There are rumors that Rolls Royce is reducing the time between overhaul for Indian produced engines from 2000 hours, to 1200 hours, until it's proven that production quality has improved to where they can go back to 2000 hours. HAL denies the claims and says that the cause of the HAWK crash is still under investigation.

There have been issues with HAL production quality in the past. There are currently 195 SU-30MKIs in service, most produced by them, and they have a dismal mission capable rate, at 55%.

NEW DELHI: Production quality of the country's only aircraft manufacturer, defence PSU Hindustan Aeronautics (HAL), is once again under the scanner after the crash of a Hawk advanced jet trainer (AJT) last month.

Sources said "quill-shaft failure" in the engine has emerged as the prime reason behind the crash of the twin-seat Hawk AJT, which went down in Odisha while on a training sortie from the Kalaikunda airbase in West Bengal on June 3. Fortunately, the two pilots managed to eject safely.

HAL is tasked with manufacturing 99 of the 123 Hawks ordered from BAE Systems, with transfer of technology, in the overall AJT project already worth well over Rs 16,000 crore till now.
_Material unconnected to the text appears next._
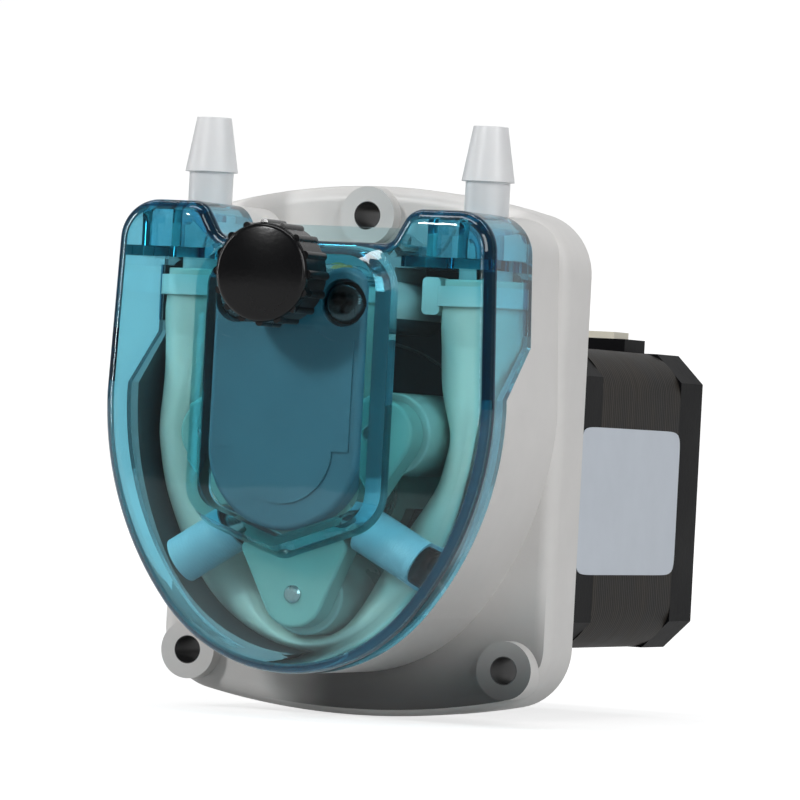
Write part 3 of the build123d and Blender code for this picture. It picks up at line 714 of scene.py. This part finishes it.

But the entire endeavor has been marred by politico-bureaucratic apathy, poor long-term planning, flawed multiple contracts and delayed delivery schedules.

posted on Jul, 5 2015 @ 07:30 PM
a reply to: Zaphod58

First thing I thought of when reading the thread title was HAL, the computer from 2001. He he he.

On the topic, I'd expect a lot of bad information to be tossed around, as whoever is at fault scrambles to cover their rears! Reminds me of the Michael Crichton novel, Disclosure.